До революции был поэтом, после революции стал режиссером. В тридцать лет он с такой силой поразился возможностям театра, что тогдашнее его состояние сегодня отозвалось во мне.
Понимаю — почти кощунственно воссоздавать облик реального художника, не зная законов и правил театроведческого ремесла, работая, так сказать, кустарно. Но я пишу не исследование…
Всеволод Мейерхольд, Игорь Терентьев — фигуры неравнозначные. Первый был «вооружен с головы до ног» всем опытом театральной культуры — русской и мировой.
Второй, возникший в театре после революции, поэт, был сотворен из ребра первого без непосредственного ученичества, со стороны, и в те годы, когда Мастер — в который раз! — начинал создавать театр сначала.
Он не был примерным учеником.

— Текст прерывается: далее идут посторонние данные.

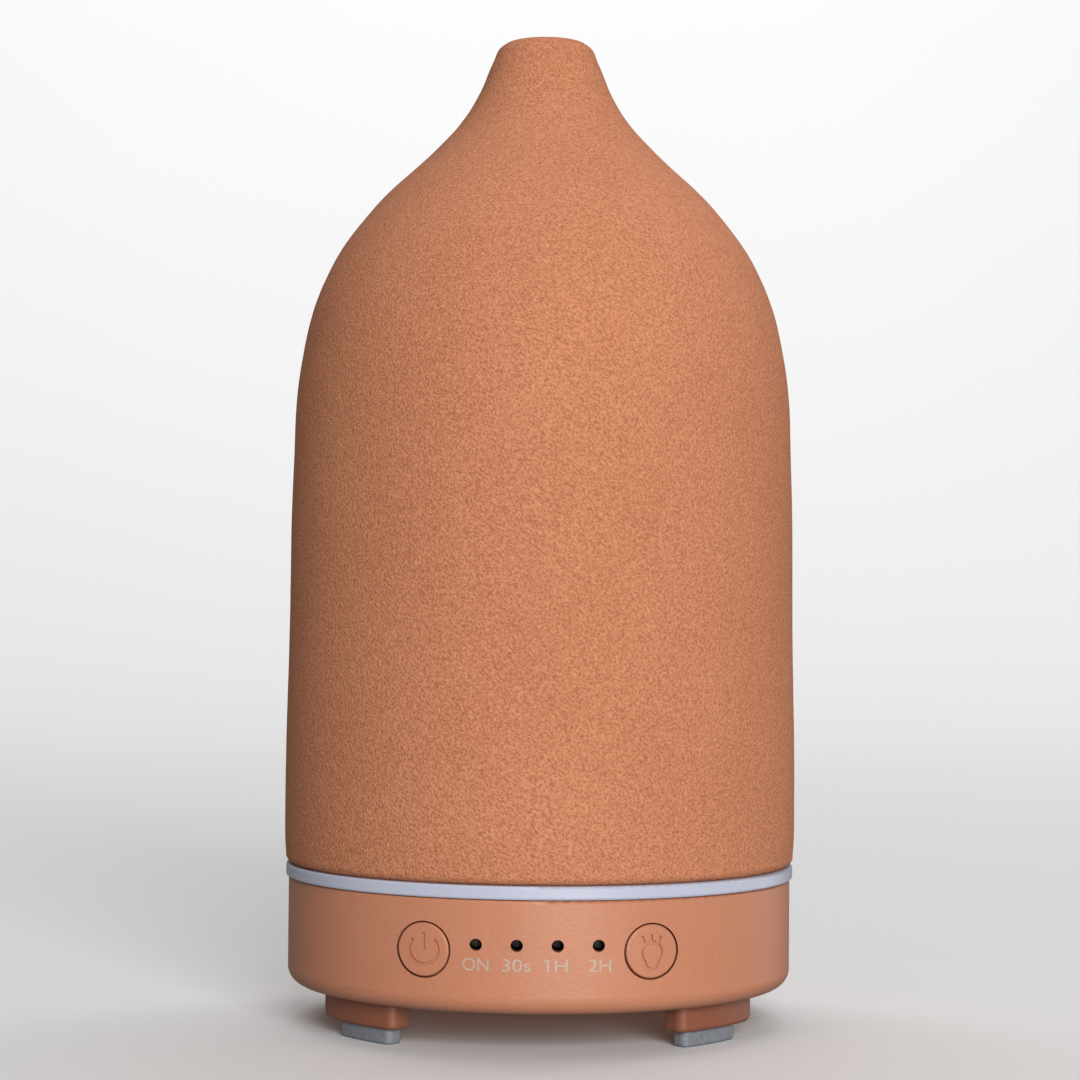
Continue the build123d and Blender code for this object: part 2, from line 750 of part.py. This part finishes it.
os.makedirs("parts", exist_ok=True)
for name, piece in pieces.items():
    export_step(piece, "parts/" + name + ".step")
print(len(pieces), "pieces written")
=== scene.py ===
import bpy
import json
from math import cos, pi, radians, sin
from mathutils import Matrix, Vector


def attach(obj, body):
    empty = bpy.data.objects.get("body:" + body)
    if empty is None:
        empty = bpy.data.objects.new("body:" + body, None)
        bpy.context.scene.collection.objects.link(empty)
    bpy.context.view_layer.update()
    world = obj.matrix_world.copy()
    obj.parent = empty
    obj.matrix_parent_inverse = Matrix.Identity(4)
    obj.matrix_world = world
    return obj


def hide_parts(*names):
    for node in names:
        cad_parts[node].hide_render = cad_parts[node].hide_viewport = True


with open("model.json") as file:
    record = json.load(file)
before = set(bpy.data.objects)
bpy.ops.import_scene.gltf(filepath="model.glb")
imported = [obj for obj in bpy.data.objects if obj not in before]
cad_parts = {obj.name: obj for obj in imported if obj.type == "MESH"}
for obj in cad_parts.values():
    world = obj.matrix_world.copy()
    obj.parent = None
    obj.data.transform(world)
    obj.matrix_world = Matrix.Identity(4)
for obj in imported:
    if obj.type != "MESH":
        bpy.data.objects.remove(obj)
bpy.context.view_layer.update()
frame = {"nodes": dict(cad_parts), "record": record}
nodes = frame["nodes"]
mm = 0.001
scene = bpy.context.scene
print("frame loaded,", len(nodes), "nodes")


class Link:
    # one output socket, with + - * as Math nodes

    def __init__(self, paint, socket):
        self.paint = paint
        self.socket = socket

    def sum(self, operation, *values):
        return self.paint.node("ShaderNodeMath", {"operation": operation}, dict(enumerate(values)))

    def __add__(self, other):
        return self.sum("ADD", self, other)

    def __radd__(self, other):
        return self.sum("ADD", other, self)

    def __sub__(self, other):
        return self.sum("SUBTRACT", self, other)

    def __rsub__(self, other):
        return self.sum("SUBTRACT", other, self)

    def __mul__(self, other):
        return self.sum("MULTIPLY", self, other)

    def __rmul__(self, other):
        return self.sum("MULTIPLY", other, self)

    def over(self, low, high):  # 0 below low, 1 above high
        return self.paint.node("ShaderNodeMapRange", {"clamp": True},
                               {"Value": self, "From Min": low, "From Max": high})


class Paint:
    # one material: a Principled shader and the nodes that feed it

    def __init__(self, name, color, roughness, **fixed):
        self.material = bpy.data.materials.new(name)
        self.material.use_nodes = True
        self.tree = self.material.node_tree
        self.shader = self.tree.nodes["Principled BSDF"]
        self.put(self.shader, "Base Color", (*color, 1.0))
        self.put(self.shader, "Roughness", roughness)
        for socket, value in fixed.items():
            self.put(self.shader, socket.replace("_", " "), value)
        self.place = self.node("ShaderNodeTexCoord", out="Object")

    def put(self, node, socket, value):
        if isinstance(value, Link):
            self.tree.links.new(value.socket, node.inputs[socket])
        else:
            node.inputs[socket].default_value = value

    def node(self, kind, settings=None, sockets=None, out=0):
        made = self.tree.nodes.new(kind)
        for name, value in (settings or {}).items():
            setattr(made, name, value)
        for name, value in (sockets or {}).items():
            self.put(made, name, value)
        return Link(self, made.outputs[out])

    def noise(self, size, detail=3.0, roughness=0.5, place=None):
        # size is the width of a blotch in metres
        return self.node("ShaderNodeTexNoise", None,
                         {"Vector": place or self.place, "Scale": 1.0 / size, "Detail": detail,
                          "Roughness": roughness}, out="Fac")

    def mix(self, share, first, second):
        made = self.tree.nodes.new("ShaderNodeMix")
        made.data_type = "RGBA"
        colors = [s for s in made.inputs if s.type == "RGBA"]
        self.put(made, "Factor", share)
        for socket, value in zip(colors, (first, second)):
            if isinstance(value, Link):
                self.tree.links.new(value.socket, socket)
            else:
                socket.default_value = (*value, 1.0)
        return Link(self, [s for s in made.outputs if s.type == "RGBA"][0])

    def bump(self, height, depth, strength=1.0):
        # depth is the height of a full step in metres
        normal = self.node("ShaderNodeBump", None,
                           {"Height": height, "Distance": depth, "Strength": strength}, out="Normal")
        self.put(self.shader, "Normal", normal)

    def color(self, value):
        self.put(self.shader, "Base Color", value)

    def roughness(self, value):
        self.put(self.shader, "Roughness", value)


# widths and heights of a finish are in metres
stoneware = {"body": (0.57, 0.216, 0.107), "deep": (0.37, 0.122, 0.056), "pale": (0.73, 0.32, 0.175),
             "blotch": 0.026, "grain": 0.00033, "coarse": 0.0011, "slant": 42, "stretch": (1.5, 1.0, 1.0),
             "relief": 0.00018}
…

Он вообще не был ничьим учеником, просто присутствие Мейерхольда в этом мире делало Терентьева бесстрашным.
92 Письмо к Мейерхольду от 6 ноября 1925 года: «Глубокоуважаемый Всеволод Эмильевич!
Не удалось объединить своих намерений в Ленинграде, но я думаю — моя работа в вашем театре должна так или иначе возникнуть… и отсюда происходит настойчивость довольно тупая на вид, с которой я (т. е. Терентьев) к вам обращаюсь…
Вкратце: хочу — или режиссером-лаборантом, или актером, или то и другое. Зарплата 150 рублей в месяц (на точности не настаиваю).
Имею: 33 года от роду. Здоров. Стаж неопределенный (цирк, театр, работа кружка, литература — “ЛЕФ”, Международная компания 41°).
Режиссерская и литературная работа: 1) в 23 года в Гос. агит. театре (Ленинград) — “Снегурочка” — большой первомайский спектакль, прошедший в районах 131 раз, 2) “Джон Рид” в Красном театре.
Актерские данные: акробатический голос (конкурирует с лучшими чтецами футуризма и конструктивизма), танцую, работаю упорно и дисциплинированно, связь с массой держать умею.
Образование — высшее (окончил Московский университет в 14 году). Политически грамотен и воспитан. Театральную работу вел в Красной Армии с 21 года — бесплатно (Кавказ).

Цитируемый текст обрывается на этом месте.